Nos tempos da fúria privatista tucana, o aeroporto superou a marca de sete milhões de passageiros por ano. As companhias trouxeram aeronaves maiores, mais pesadas e o aeroporto se transformou em um centro distribuidor de vôos, concentrando a maioria das pontes aéreas e escalas de vôo nacionais. A capacidade foi aumentando de acordo com os interesses das companhias e hoje atinge a marca de 17 milhões passageiros por ano. Nada menos do que 650 operações por dia são realizadas em 17 horas de operação.

O aeroporto recebeu no governo Lula investimentos da ordem de R$ 530 milhões, mas não para a realização de reformas que aumentassem sua segurança. Com o dinheiro foram construídos uma nova ala de embarque e nada menos que 12 pontes para acesso às aeronaves. Tudo para satisfação das companhias aéreas.

Pressão das companhias aéreas
Todos os pilotos são unânimes em classificar Congonhas como o mais perigoso aeroporto do país. Isso é fruto de uma combinação letal: uma pista considerada curta demais, escorregadia e incrustada entre um mar de edifícios.

Em dias de chuva as aeronaves podem sofrer aquaplanagem, quando o pneu perde atrito com o solo devido a poças d’água. Em janeiro, um avião da Varig derrapou na pista. Em outubro de 2006, um Boeing da Gol também derrapou. Em março daquele ano, uma aeronave da BRA teve problemas na aterrissagem e só conseguiu parar às margens da avenida.

No início do ano o Ministério Público ingressou na Justiça com um pedido de fechamento da pista principal de Congo-nhas para reforma. Na ação, os procuradores descreveram os riscos: “considerando, ainda, a (…) possibilidade de que uma dessas aeronaves deslize para fora do aeroporto, atingindo uma das avenidas que o circundam, é realmente palpável”.

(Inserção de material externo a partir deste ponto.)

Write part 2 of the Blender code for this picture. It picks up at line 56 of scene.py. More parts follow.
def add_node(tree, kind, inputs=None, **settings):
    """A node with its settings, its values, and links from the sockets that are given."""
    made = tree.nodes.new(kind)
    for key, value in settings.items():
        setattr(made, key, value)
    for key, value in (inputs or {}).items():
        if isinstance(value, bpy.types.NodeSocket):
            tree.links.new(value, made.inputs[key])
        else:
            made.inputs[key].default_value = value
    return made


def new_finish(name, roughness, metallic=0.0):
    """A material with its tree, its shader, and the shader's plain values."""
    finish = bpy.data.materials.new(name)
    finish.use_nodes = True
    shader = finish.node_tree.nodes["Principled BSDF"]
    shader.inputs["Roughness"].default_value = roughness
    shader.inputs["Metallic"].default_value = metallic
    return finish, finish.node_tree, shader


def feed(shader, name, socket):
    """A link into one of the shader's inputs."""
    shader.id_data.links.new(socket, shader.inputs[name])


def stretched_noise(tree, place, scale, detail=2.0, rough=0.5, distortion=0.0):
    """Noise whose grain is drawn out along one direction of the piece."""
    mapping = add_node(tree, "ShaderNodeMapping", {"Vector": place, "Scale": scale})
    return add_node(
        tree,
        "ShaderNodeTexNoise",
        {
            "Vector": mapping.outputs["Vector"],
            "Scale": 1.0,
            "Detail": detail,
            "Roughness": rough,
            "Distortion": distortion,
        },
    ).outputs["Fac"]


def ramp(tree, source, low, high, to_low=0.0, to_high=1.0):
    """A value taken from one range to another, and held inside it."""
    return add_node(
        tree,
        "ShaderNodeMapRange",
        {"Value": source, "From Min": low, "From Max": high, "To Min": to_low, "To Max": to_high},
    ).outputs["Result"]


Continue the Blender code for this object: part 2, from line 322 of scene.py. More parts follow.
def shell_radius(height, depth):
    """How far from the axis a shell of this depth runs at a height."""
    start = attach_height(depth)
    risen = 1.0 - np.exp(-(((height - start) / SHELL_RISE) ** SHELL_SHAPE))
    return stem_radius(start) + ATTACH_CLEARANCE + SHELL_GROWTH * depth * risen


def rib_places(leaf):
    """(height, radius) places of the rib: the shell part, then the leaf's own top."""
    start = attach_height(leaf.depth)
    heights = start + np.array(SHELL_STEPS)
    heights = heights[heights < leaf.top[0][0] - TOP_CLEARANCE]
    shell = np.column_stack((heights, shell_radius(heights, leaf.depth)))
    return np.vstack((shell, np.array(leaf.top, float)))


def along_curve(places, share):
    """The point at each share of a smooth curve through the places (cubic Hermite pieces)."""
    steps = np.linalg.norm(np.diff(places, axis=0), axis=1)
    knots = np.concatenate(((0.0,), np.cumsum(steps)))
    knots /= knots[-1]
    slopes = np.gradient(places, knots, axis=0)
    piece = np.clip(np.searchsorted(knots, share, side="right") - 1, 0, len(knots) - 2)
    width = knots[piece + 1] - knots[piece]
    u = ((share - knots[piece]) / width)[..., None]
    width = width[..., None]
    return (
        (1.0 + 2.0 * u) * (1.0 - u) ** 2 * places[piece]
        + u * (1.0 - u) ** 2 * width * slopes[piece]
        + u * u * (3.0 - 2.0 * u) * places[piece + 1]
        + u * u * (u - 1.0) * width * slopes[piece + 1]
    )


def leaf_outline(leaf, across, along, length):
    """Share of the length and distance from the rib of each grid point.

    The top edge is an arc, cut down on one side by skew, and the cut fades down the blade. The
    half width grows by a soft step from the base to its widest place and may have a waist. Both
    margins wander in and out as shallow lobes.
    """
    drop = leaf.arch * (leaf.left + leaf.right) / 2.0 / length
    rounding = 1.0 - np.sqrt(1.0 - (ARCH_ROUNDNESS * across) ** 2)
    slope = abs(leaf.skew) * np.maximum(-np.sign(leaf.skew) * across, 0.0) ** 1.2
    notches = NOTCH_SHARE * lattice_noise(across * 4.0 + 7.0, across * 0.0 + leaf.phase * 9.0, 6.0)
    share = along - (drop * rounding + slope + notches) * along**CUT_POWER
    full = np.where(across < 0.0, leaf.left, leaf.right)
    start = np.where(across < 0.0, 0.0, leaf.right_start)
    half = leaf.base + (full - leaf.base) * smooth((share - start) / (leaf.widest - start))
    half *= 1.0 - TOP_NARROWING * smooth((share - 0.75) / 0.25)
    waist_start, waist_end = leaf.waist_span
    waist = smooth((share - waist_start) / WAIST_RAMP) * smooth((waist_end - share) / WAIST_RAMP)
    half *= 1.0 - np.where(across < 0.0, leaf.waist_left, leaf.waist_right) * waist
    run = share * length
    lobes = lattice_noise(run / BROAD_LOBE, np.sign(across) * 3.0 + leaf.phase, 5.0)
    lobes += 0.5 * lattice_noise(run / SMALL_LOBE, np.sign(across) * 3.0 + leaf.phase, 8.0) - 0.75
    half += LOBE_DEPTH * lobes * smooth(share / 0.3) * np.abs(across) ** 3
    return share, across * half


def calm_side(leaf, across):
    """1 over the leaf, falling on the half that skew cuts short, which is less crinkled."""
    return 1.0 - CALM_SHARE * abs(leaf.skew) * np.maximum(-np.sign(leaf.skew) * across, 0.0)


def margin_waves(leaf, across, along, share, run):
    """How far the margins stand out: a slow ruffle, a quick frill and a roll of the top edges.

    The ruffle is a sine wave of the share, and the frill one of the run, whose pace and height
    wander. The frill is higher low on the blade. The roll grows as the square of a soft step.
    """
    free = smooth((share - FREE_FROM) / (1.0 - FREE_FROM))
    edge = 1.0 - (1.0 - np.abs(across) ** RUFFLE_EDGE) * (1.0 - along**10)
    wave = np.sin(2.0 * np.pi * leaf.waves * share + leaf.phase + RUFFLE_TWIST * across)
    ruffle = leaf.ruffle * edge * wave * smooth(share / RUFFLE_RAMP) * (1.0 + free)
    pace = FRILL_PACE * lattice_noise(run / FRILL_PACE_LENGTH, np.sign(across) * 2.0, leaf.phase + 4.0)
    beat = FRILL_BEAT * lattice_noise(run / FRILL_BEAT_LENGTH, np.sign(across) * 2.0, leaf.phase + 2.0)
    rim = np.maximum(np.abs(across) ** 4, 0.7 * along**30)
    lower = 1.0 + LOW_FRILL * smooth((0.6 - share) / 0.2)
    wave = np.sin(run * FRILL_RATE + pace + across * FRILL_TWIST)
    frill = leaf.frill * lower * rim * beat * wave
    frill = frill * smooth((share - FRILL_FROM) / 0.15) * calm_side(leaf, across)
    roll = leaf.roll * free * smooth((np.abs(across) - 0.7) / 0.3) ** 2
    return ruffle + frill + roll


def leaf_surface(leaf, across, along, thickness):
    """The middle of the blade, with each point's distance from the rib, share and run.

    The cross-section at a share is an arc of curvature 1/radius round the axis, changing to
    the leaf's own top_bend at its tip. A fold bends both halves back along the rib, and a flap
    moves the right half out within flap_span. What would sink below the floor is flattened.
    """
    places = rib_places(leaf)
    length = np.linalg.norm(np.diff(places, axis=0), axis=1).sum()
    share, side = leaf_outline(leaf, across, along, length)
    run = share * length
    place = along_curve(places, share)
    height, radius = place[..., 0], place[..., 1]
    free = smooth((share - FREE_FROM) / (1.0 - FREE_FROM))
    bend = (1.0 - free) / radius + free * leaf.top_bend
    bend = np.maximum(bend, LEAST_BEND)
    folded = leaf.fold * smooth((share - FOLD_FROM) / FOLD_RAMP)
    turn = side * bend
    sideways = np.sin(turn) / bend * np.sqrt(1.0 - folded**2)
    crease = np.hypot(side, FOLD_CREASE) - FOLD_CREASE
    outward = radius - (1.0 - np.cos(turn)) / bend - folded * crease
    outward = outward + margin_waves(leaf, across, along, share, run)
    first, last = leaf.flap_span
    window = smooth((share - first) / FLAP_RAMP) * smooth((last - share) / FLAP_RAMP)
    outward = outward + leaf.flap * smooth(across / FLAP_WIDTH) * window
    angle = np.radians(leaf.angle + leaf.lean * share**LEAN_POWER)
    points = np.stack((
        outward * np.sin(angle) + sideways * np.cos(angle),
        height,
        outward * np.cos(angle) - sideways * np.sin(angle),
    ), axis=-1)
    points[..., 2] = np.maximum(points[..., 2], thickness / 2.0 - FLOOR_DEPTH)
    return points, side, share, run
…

Uma reforma a toque-de-caixa foi realizada e a pista foi entregue às pressas, em 29 de junho, sem a conclusão do “grooving”, ranhuras que ajudam na drenagem da água e melhoram o atrito para evitar derrapagens. O prenúncio da tragédia foi quando, um dia antes do acidente da TAM, um avião menor, da companhia Pantanal, derrapou na pista.

A reforma custou cerca de R$ 20 milhões e foi realizada – sem licitação e recheada de denúncias de corrupção – pelo consórcio das empresas OAS e Queiroz Galvão, as mesmas que estiveram envolvidas em outra tragédia: o desabamento das obras para a futura estação de Pinheiros do Metrô, no início do ano, que matou sete pessoas. Até hoje ninguém foi punido pelo desastre.

A liberação da pista se deu depois de muita pressão das companhias aéreas. Tudo indica que o piloto tentou pousar quando o avião derrapou. Pouco antes, um piloto de uma aeronave da Gol havia alertado sobre a pista escorregadia. Mas ela não foi interditada, pois isso prejudicaria os lucros das companhias aéreas. Pior, mesmo depois da explosão, a pista continuou a operar normalmente, como se nada tivesse acontecido, pois, como diz a lógica fria dos capitalistas, “tempo é dinheiro”.

No dia seguinte, a tragédia quase se repetiu: um novo avião da TAM (um Fokker 100, mais ágil que o Airbus) teve que arremeter devido ao curto espaço da pista.